Framing Khalayak dan Media Pasca Pemblokiran Akses Internet

Authors

  • Dinar Safa Anggraeni
  • Irwansyah .

DOI:

https://doi.org/10.25124/liski.v6i1.2519

Abstract

Pasca terjadi kerusuhan dalam aksi Gerakan Nasional Kedulatan Rakyat (GNKR) 22 Mei 2019 di Jakarta, Pemerintah Indonesia memutuskan untuk membatasi aktivitas internet khususnya di media sosial untuk menghindari hal-hal yang tidak diinginkan, terutama peredaran info hoax. Namun hal ini dianggap telah mencederai freedom of Information Communication Technology (ICT) masyarakat yang memiliki hak mendapatkan informasi dari mana pun.

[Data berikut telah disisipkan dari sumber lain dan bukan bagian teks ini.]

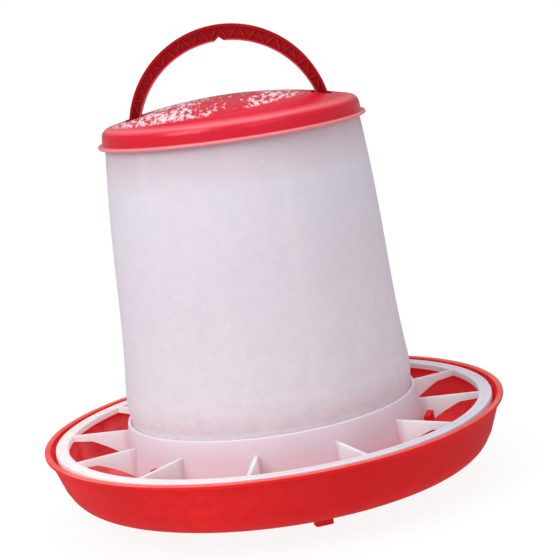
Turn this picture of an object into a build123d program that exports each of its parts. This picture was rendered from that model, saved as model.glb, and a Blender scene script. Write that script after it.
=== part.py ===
from build123d import *
import math
import os

# Gravity feeder for poultry.  A hopper barrel stands in the collar of a guard grille, and the grille
# locks into a round feed dish with a short twist.  A lid with a carry handle closes the hopper.
# Lengths are in millimetres and angles in degrees.  +Z is up, and the origin is on the ground under
# the middle of the dish.  The handle hinges about X, and -Y is the front.

FIT_GAP = 0.3  # clearance between pieces that come apart

# Feed dish.  Pairs are (radius, height) unless they say otherwise.
RIM_R = 131.5
RIM_Z = 45.4
RIM_WIDTH = 3.4
RIM_THICKNESS = 2.4
RIM_ROUNDING = 0.8
DISH_WALL = 1.8
BAND_TOP = (129.2, 43.4)
BAND_BOTTOM = (123.2, 25.0)
BAND_STEP = 0.5  # the bowl starts this far inside the straight band above it
BOWL_KNEE = (111.3, 13.4)
BASE_OUTER_R = 85.0
BASE_INNER_R = 72.0
SPREADER_Z = 26.0
SPREADER_TIP = (12.0, 1.6)  # radius of the rounded tip and how far it rises
FOOT_HEIGHT = 5.0
FOOT_R = 76.5
FOOT_SIZE = (7.0, 10.0)  # radial, tangential
FOOT_ROUNDING = 1.5

# Twist lock between the dish and the grille
LOCK_COUNT = 3
LOCK_ANGLE = -14.5
HOOK_INNER_R = 87.8
HOOK_OUTER_R = 91.7
HOOK_WIDTH = 11.4
HOOK_TOP_Z = 39.4
HOOK_ROUNDING = 1.0
LUG_R = 89.6
LUG_WIDTH = 9.6
LUG_Z = (31.0, 34.0)  # bottom, top

# Guard grille
GRILLE_TOP_Z = 45.0
GRILLE_WALL = 1.8
RING_OUTER_R = 125.2
RING_INNER_R = 118.0
RING_DEPTH = 3.3
RING_ROUNDING = 0.6
GROOVE_R = 122.0
GROOVE_SIZE = (1.2, 0.3)  # width, depth
COLLAR_TOP = (82.4, 54.0)
COLLAR_BOTTOM = (86.4, 28.4)
COLLAR_ROUNDING = 0.6
SEAT_INNER_R = 77.6
SEAT_Z = (41.2, 43.0)  # bottom, top
FIN_COUNT = 12
FIN_ANGLE = -6.7
FIN_THICKNESS = 2.0
FIN_KNEE = (107.0, 40.8)
FIN_BOW = 0.8

# Hopper barrel
BARREL_WALL = 1.8
BARREL_TOP = (70.45, 216.4)
BARREL_MIDDLE = (75.9, 148.0)
BARREL_FOOT = (80.2, 78.0)
BARREL_BEAD = (81.2, 66.0)
BARREL_WAIST = (80.3, 56.5)
SPIGOT_TOP = (80.0, 53.5)
SPIGOT_BOTTOM = (79.6, 43.3)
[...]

Media sosial yang tidak bisa difungsikan antara lain WhatsApp, Instagram dan Facebook, kecuali Twitter. Alhasil masyarakat dipaksa mengkonsumsi berita dari media massa mainstream yang saat ini dianggap tidak independent karena para pemilik media telah terafiliasi dengan kepentingan pemerintah. Masyarakat yang aktif membagikan informasi di media sosial atau user generated content (UCG) mengalami kendala dalam mengakses dan mengekspresikan informasi di media sosial. Maka berdampak pada masyarakat internet atau netizen yang hanya bisa mendapatkan informasi dari media massa mainstream dan hanya sedikit yang bisa mengakses media sosial melalui virtual privat network (VPN) atau membuka media sosial Twitter yang tidak diblokir. Hal ini menjadikan framing yang diciptakan khalayak dan media massa mainstream menjadi tidak jauh berbeda terkait peristiwa tersebut

Downloads

Download data is not yet available.

Published

2020-02-03

Most read articles by the same author(s)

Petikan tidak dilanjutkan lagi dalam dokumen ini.